According to the President, this applies to the development of the Eastern Operating Domain and the Northern Latitudinal Railway, seaports in the Arctic, the Russian Far East, southern and northwestern Russia, including the modernisation of the Murmansk transport hub, and so on. Besides, the meeting participants discussed seaports of Makhachkala, Astrakhan and Olya which are very important stops in the North-South transport corridor, which uses the potential of the Volga River and the Caspian Sea.
Amid the pressure of sanctions and partial embargo imposed on Russian energy sources, a considerable part of Russia’s exports are redirected eastwards. Suspension of ship calls in Russia’s Baltic ports by major operators of international lines has also shifted import and transit flows to the southern regions of the country. The need to increase the capacity of the Eastern Operating Domain is getting more urgent in this situation.
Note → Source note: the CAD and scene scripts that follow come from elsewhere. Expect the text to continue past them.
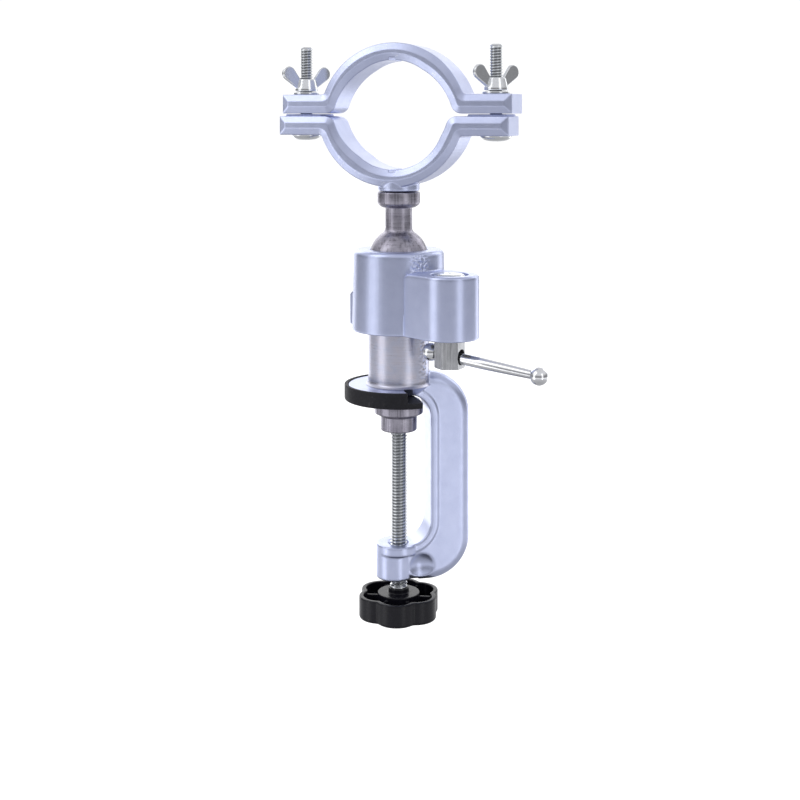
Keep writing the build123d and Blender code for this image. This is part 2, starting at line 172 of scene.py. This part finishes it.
def arc(radius, height, start, sweep, steps):
    """Profile points (radius, height) along a ball's outline, angles in degrees."""
    points = []
    for k in range(steps + 1):
        angle = math.radians(start + k * sweep / steps)
        points.append((radius * math.cos(angle), height + radius * math.sin(angle)))
    return points


def rounded(points, steps=4):
    """Profile with its corners rounded; each point is (radius, height, corner)."""
    out = []
    for k, (x, z, corner) in enumerate(points):
        if not corner or k in (0, len(points) - 1):
            out.append((x, z))
            continue
        here = Vector((x, z))
        back = Vector(points[k - 1][:2]) - here
        ahead = Vector(points[k + 1][:2]) - here
        reach = min(corner, back.length * 0.49, ahead.length * 0.49)
        start = here + back.normalized() * reach
        end = here + ahead.normalized() * reach
        for i in range(steps + 1):
            t = i / steps
            p = start.lerp(here, t).lerp(here.lerp(end, t), t)
            out.append((p.x, p.y))
    return out


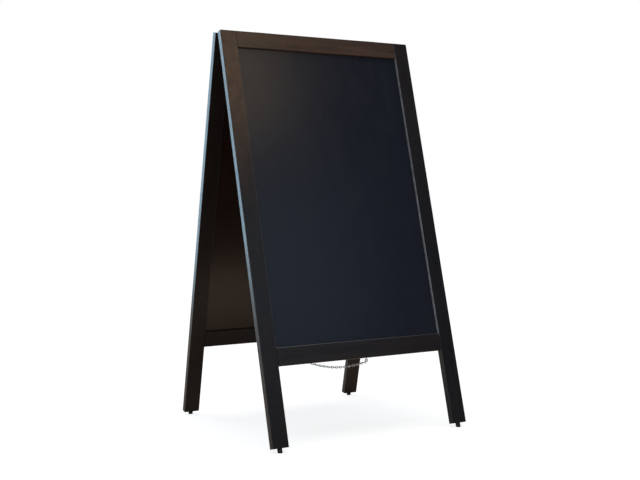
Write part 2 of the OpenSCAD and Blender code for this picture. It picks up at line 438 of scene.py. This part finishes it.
def wire(name, points, radius, material):
    """A bent wire with closed ends."""
    data = bpy.data.curves.new(name, "CURVE")
    data.dimensions = "3D"
    data.bevel_depth = radius
    data.bevel_resolution = 4
    data.use_fill_caps = True
    line = data.splines.new("POLY")
    line.points.add(len(points) - 1)
    for knot, point in zip(line.points, points):
        knot.co = (*point, 1.0)
    data.materials.append(material)
    piece = bpy.data.objects.new(name, data)
    bpy.context.scene.collection.objects.link(piece)
    return piece


def add_split_ring(board, material):
    """A split ring: just under two turns of wire, one beside the other and nearly touching."""
    node = f"{board}_split_ring"
    centre, across, up, through = ring_axes(node)
    radius = 0.006
    wire_radius = 0.00048
    turns = 1.96
    steps = 96
    points = []
    lift = 1.02 * 2 * wire_radius
    for step in range(steps + 1):
        angle = 2 * math.pi * turns * step / steps
        rise = (step / steps - 0.5) * lift
        flat = across * math.cos(angle) + up * math.sin(angle)
        points.append(centre + flat * radius + through * rise)
    ring = wire(f"{board}_key_ring_coil", points, wire_radius, material)
    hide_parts(node)
    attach(ring, f"{board}_chain")


# ---------------------------------------------------------------- studio

def add_floor():
    """White paper, seen bright by the camera, with a dim warm bounce on the sign."""
    floor = Shader("floor_paper")
    grain = floor.noise(floor.place(), 60.0, detail=4.0)
    paper = floor.mix(grain, rgba(0.15, 0.15, 0.15), rgba(0.17, 0.17, 0.17))
    floor.surface(
        Base_Color=paper,
        Roughness=0.9,
        Specular_IOR_Level=0.0,
        Emission_Color=rgba(1.0, 1.0, 1.0),
        Emission_Strength=0.84,
    )
    bounce = floor.node("BsdfDiffuse")
    bounce.inputs["Color"].default_value = rgba(0.38, 0.29, 0.22)
    seen = floor.node("MixShader")
    floor.link(floor.node("LightPath").outputs["Is Camera Ray"], seen.inputs[0])
    floor.link(bounce.outputs[0], seen.inputs[1])
    floor.link(floor.bsdf.outputs[0], seen.inputs[2])
    floor.link(seen.outputs[0], floor.tree.nodes["Material Output"].inputs["Surface"])
    floor.material.cycles.emission_sampling = "NONE"
    half = 40.0
    corners = [(-half, -half, 0), (half, -half, 0), (half, half, 0), (-half, half, 0)]
    mesh = bpy.data.meshes.new("floor")
    mesh.from_pydata(corners, [], [(0, 1, 2, 3)])
    mesh.materials.append(floor.material)
    plane = bpy.data.objects.new("floor", mesh)
    bpy.context.scene.collection.objects.link(plane)


def add_light(data, place, look_at, power, colour):
    """Hangs a light at a place, aimed at a point, out of the camera's sight."""
    data.energy = power
    data.color = colour
    light = bpy.data.objects.new(data.name, data)
    light.location = place
    aim = Vector(look_at) - Vector(place)
    light.rotation_euler = aim.to_track_quat("-Z", "Y").to_euler()
    light.visible_camera = False
    bpy.context.scene.collection.objects.link(light)


def sun(name, angle):
    data = bpy.data.lights.new(name, "SUN")
    data.angle = angle
    return data


def panel(name, width, height):
    data = bpy.data.lights.new(name, "AREA")
    data.shape = "RECTANGLE"
    data.size = width
    data.size_y = height
    return data


def add_world():
    """A white backdrop in a dim studio, so that black stays black."""
    world = bpy.data.worlds.new("studio")
    bpy.context.scene.world = world
    world.use_nodes = True
    tree = world.node_tree
    tree.nodes.clear()
    output = tree.nodes.new("ShaderNodeOutputWorld")
    mix = tree.nodes.new("ShaderNodeMixShader")
    path = tree.nodes.new("ShaderNodeLightPath")
    white = tree.nodes.new("ShaderNodeBackground")
    white.inputs["Color"].default_value = rgba(1.0, 1.0, 1.0)
    white.inputs["Strength"].default_value = 1.0
    dusk = tree.nodes.new("ShaderNodeBackground")
    dusk.inputs["Color"].default_value = rgba(0.45, 0.62, 1.0)
    dusk.inputs["Strength"].default_value = 0.14
    tree.links.new(path.outputs["Is Camera Ray"], mix.inputs[0])
    tree.links.new(dusk.outputs[0], mix.inputs[1])
    tree.links.new(white.outputs[0], mix.inputs[2])
    tree.links.new(mix.outputs[0], output.inputs["Surface"])


def add_lights():
    """One broad soft sun, a cool window for the left edges and three small lamps in front."""
    white = (1.0, 1.0, 1.0)
    sky = (0.53, 0.80, 1.0)
    cool = (0.66, 0.82, 1.0)
    pale = (0.80, 0.90, 1.0)
    amber = (1.0, 0.76, 0.46)
    add_light(sun("overhead", math.radians(60)), (0, 0, 5), (0, 0, 0), 4.2, white)
    add_light(panel("window_left", 1.6, 2.2), (-1.8, 2.9, 1.3), (-0.345, 0, 0.8), 58, sky)
    add_light(panel("cool_lamp", 0.9, 1.1), (0.75, -2.1, 1.3), (-0.3, 0, 0.6), 1.8, cool)
    add_light(panel("edge_lamp", 0.8, 1.4), (-2.2, -1.5, 1.2), (0, 0, 0.7), 17.0, pale)
    add_light(panel("warm_lamp", 0.4, 0.5), (0.35, -1.25, 1.95), (-0.3, 0, 1.1), 1.6, amber)


add_camera()
dress_boards()
dress_hardware()
add_floor()
add_world()
add_lights()
bpy.context.scene.view_settings.view_transform = "Standard"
Among the alternative routes for Russian exports are the North-South transport corridor, Transcaspian route and routes across Kazakhstan, Azerbaijan, Mongolia and Turkmenistan, which require modernization of checkpoints in the south of Russia, experts say.
In crisis periods, infrastructure is the only segment that can drag the economy of the country, believes Sofya Katkova, project manager, Morstroytechnology. “Construction projects decrease unemployment rates. Railway infrastructure and river ports will let develop transport within Russia. With the lack of containers, special focus is on cargo transportation by inland water ways which can be used for various cargoes, not only sand, at last,” she says.
According to the specialist, it is not certain cargo that should be in focus today. “Infrastructure ensures access to remote resources. Inaccessibility hinders the development of the resource base. The paradigm should be changed: transport is not an independent business project but an integral part of production chains. Infrastructure should be developed to use the resources available along it,” emphasized the expert.
One of the key sources of cargo flow growth in the country are Arctic projects with cargo produced there to be transported by the Northern Sea Route. According to the presidential order, NSR cargo flow is to reach 80 million tonnes by 2024.
“The initially announced level was too optimistic. The expected growth is mainly based on insufficiently substantiated volumes of cargo base declared by companies. First of all, it is Vostokugol: Rosnedra (Federal Subsoil Resources Management Agency – Ed.) was skeptical about its volumes substantiated by the resource base. In fact, Central Development Committee was approving the project at that time with output estimated at less than 2 million tonnes versus 19 million tonnes of announced volumes, says Mikhail Grigoryev, Head of consulting company Gecon.
As of today, major growth is expected from the Vostok Oil project – 30 million tonnes in 2024. However, real shipments over the second half of 2024 will not exceed 10-12 million tonnes due to the following factors mentioned by the expert: introduction of oil pipeline to Bukhta Sever in June 2024 (the available ships will be able to carry over the season 3 million tonnes each on the shortest route to Murmansk, 10 ships are needed by the beginning of 2024), insufficient output of Vankorskaya group fields (20 million tonnes in 2024), expectation of the Payakhskoye field to become fully operational.
The sanctions imposed on the Arctic LNG 1 project (ban on export of equipment required for liquefaction) will obviously result in launching of one of the three lines of 6.6 million tonnes in capacity, says Mikhail Grigoryev.
Even with the Arctic Cascade technology of full-scale trains (about 0.9 million tonnes each) that can ensure the declared production volumes, the construction completion cannot be expected by the beginning of 2024, he believes.
Transportation of hydrocarbons in the Northern Sea Route waters (taking into account the embargo on Russian oil supplies to the European market and reduction of Russian gas imports as it was announced) will develop through eastward shipments to the Asian market. Energy transition, expected but not specified in terms of a deadline, will obviously reduce the demand for fossil energy. Only solid minerals of the Arctic Zone will feature an increasing role. According to EY, “low-carbon technologies will require more copper, cobalt, nickel, lithium, chrome, zinc, aluminum, platinoid and rare-earth metals”. However, the growth in transportation of ores, concentrates and metals (Norilsk, Baimskaya, Tomtor and other projects along the Northern Sea Route and possible shipments from Murmansk) with their high unit value will not be able to compensate the decrease in transportation of hydrocarbons since the volumes are incomparable, summarizes Mikhail Grigoryev.